Há lugares que parece que foram desenhados no mapa com o único propósito de absorver a mente de quem os visita. Até dos cães!  Esses lugares, mesmo que não o consigam alcançar com uma única imagem aniquiladora logo à chegada, vão-se alimentando do visitante paulatinamente, consumindo-o desde o seu interior, banqueteando-se primeiro das suas expectativas - dando-lhe uma e outra imagem que este procura desesperadamente, apossando-se depois dos seus anseios, das suas memórias, das suas nostalgias, das suas premências, até que a emoção dê lugar à loucura e esta comece a ganhar terreno sobre a vitima, tal como a maré que chega à praia. O Senhor Impontual, definitivamente, não tem mão nem fôlego para o canino de pêlo pardo.

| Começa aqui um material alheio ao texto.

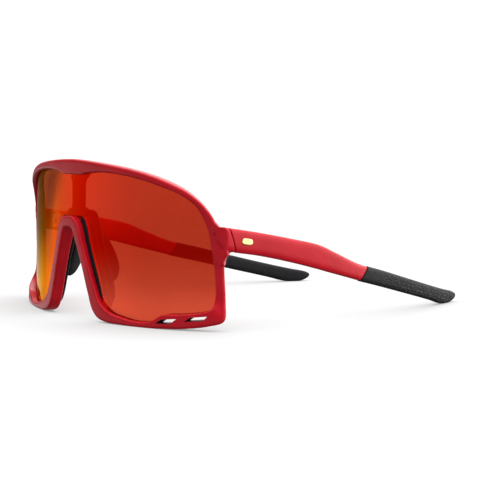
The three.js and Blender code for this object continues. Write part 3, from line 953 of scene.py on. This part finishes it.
def backdrop_only(obj):
    """Seen by the camera; it neither lights the object nor shows in its reflections."""
    obj.visible_diffuse = False
    obj.visible_glossy = False
    obj.visible_transmission = False


FLOOR_REACH = 30
DOME_RADIUS = 40
DOME_ROWS = 24
DOME_COLUMNS = 48


def studio_sheets():
    corners = [(x * FLOOR_REACH, y * FLOOR_REACH, 0) for x, y in ((-1, -1), (1, -1), (1, 1), (-1, 1))]
    floor = mesh_object("floor", corners, [(0, 1, 2, 3)])
    pale = plain_material("pale_floor", (0.12, 0.12, 0.12), 0.82)
    # The floor's contact shadows are painted into its glow.
    painted_contact_shadow(pale, 0.05, [(0.0, 0.3), (0.5, 0.7), (1.0, 1.0)])
    floor.data.materials.append(pale)
    backdrop_only(floor)
    rows = []
    for elevation in np.radians(np.linspace(-89, 89, DOME_ROWS)):
        ring = circle((0, 0), DOME_RADIUS * math.cos(elevation), DOME_COLUMNS)
        rows += [(x, y, DOME_RADIUS * math.sin(elevation)) for x, y in ring]
    dome = mesh_object("backdrop", rows, grid_faces(DOME_ROWS, DOME_COLUMNS, False, True))
    dome.data.materials.append(plain_material("pale_backdrop", (0, 0, 0), 1.02))
    backdrop_only(dome)
    dome.visible_shadow = False


HALF_TURN = 3.1416
FULL = 4.0


def studio_light():
    """Soft light from all round. Brightness depends on height above the horizon and on the side.

    Ramps hold brightness as a share of FULL, which the last node gives back. Where a ramp blends
    two lights, 0 leaves the first and FULL the second.
    """
    world = bpy.data.worlds.new("studio")
    world.use_nodes = True
    tree = world.node_tree
    add_node = node_adder(tree)

    def add(kind, inputs, **settings):
        return add_node(kind, inputs, **settings).outputs[0]

    def steps(factor, low, high, stops):
        """Brightness along a ramp, for a factor from low to high. Stops are (factor, brightness)."""
        spread = add("MapRange", {0: factor, 1: low, 2: high})
        shares = [((at - low) / (high - low), value / FULL) for at, value in stops]
        return ramp(add_node, spread, shares)

    def blend(factor, first, second):
        return add("Mix", {0: factor, 2: first, 3: second})

    direction = tree.nodes.new("ShaderNodeTexCoord").outputs["Generated"]
    apart = tree.nodes.new("ShaderNodeSeparateXYZ")
    tree.links.new(direction, apart.inputs[0])
    x, y, z = apart.outputs
    ahead = add("Math", {0: y, 1: -1.0}, operation="MULTIPLY")
    azimuth = add("Math", {0: x, 1: ahead}, operation="ARCTAN2")

    floor_right = steps(z, -0.2, 0.06, [
        (-0.14, 1.3), (-0.095, 1.05), (-0.082, 0.68), (-0.061, 0.58), (-0.026, 0.72), (0.04, 0.7),
    ])
    side = steps(azimuth, -HALF_TURN, HALF_TURN, [
        (-3.1, 16), (-2.6, 5), (-1.6, 4), (-1.5, 5), (-1.34, 8), (-1.23, 5.7), (-1.1, 6.4), (-0.95, 6.8),
        (-0.8, 6), (-0.6, 5), (-0.35, 4), (-0.1, 3.7), (1.0, 3.7), (1.6, 9), (2.3, 10), (3.1, 16),
    ])
    floor_left = steps(z, -0.2, 0.06, [
        (-0.14, 1.9), (-0.105, 1.65), (-0.093, 1.05), (-0.073, 0.3), (-0.044, 0.03), (0.0, 0.03),
    ])
    lean = add("Math", {0: z, 1: -6.0, 2: azimuth}, operation="MULTIPLY_ADD")
    turn = steps(lean, -2.6, -0.8, [
        (-2.5, 0), (-2.1, 2.6), (-1.6, 2.8), (-1.34, 3.4), (-1.2, 4), (-1.1, 3.3), (-1.0, 0.5), (-0.94, 0),
    ])
    right = add("Math", {0: floor_right, 1: side}, operation="MULTIPLY")
    near = blend(turn, right, floor_left)
    above = steps(azimuth, -HALF_TURN, HALF_TURN, [
        (-2.9, 3.6), (-2.1, 1.8), (-1.6, 0.4), (-1.2, 0.15), (0.9, 0.15), (1.6, 1.6), (2.1, 2.4), (2.8, 3.8),
    ])
    ceiling = steps(z, 0.2, 1.0, [(0.5, 0.0), (0.82, FULL)])
    sky = blend(ceiling, above, 0.66)
    horizon = steps(z, 0.0, 0.12, [(0.0, 0.0), (0.12, FULL)])
    light = blend(horizon, near, sky)
    deep = steps(z, -0.3, -0.14, [(-0.3, FULL), (-0.15, 0.0)])
    light = blend(deep, light, 0.06)
    strength = add("Math", {0: light, 1: FULL}, operation="MULTIPLY")
    background = tree.nodes["Background"]
    background.inputs["Color"].default_value = (1, 1, 1, 1)
    tree.links.new(strength, background.inputs["Strength"])
    bpy.context.scene.world = world


CAMERA_TARGET = Vector((0.03618, -0.02122, 0.02901))
CAMERA_AZIMUTH = math.radians(53.81)
CAMERA_ELEVATION = math.radians(5.02)
CAMERA_DISTANCE = 0.68
CAMERA_LENS = 127.36


def camera():
    data = bpy.data.cameras.new("camera")
    data.lens = CAMERA_LENS
    data.sensor_width = 36
    data.clip_start = 0.01
    made = bpy.data.objects.new("camera", data)
    bpy.context.scene.collection.objects.link(made)
    a, e = CAMERA_AZIMUTH, CAMERA_ELEVATION
    away = Vector((math.sin(a) * math.cos(e), -math.cos(a) * math.cos(e), math.sin(e)))
    made.location = CAMERA_TARGET + away * CAMERA_DISTANCE
    made.rotation_euler = (-away).to_track_quat("-Z", "Y").to_euler()
    bpy.context.scene.camera = made


studio_sheets()
studio_light()
camera()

quinta-feira, 20 de maio de 2021

Geometria descritiva

Com a Primavera, chega o tempo de cuidar dos jardins. O Senhor Impontual, por si, vivia no meio dos relvados: horas a fio executando o corte sempre de acordo com os seus preceitos geométricos. Todos os dias, qual navegador obstinado, ir e voltar naqueles mares de verdura, sulcando, ao sextante, o coração dos jardins. Deixar atrás de si a ilusão de um mundo pacificado, de uma natureza submissa e de uma vida sem surpresas.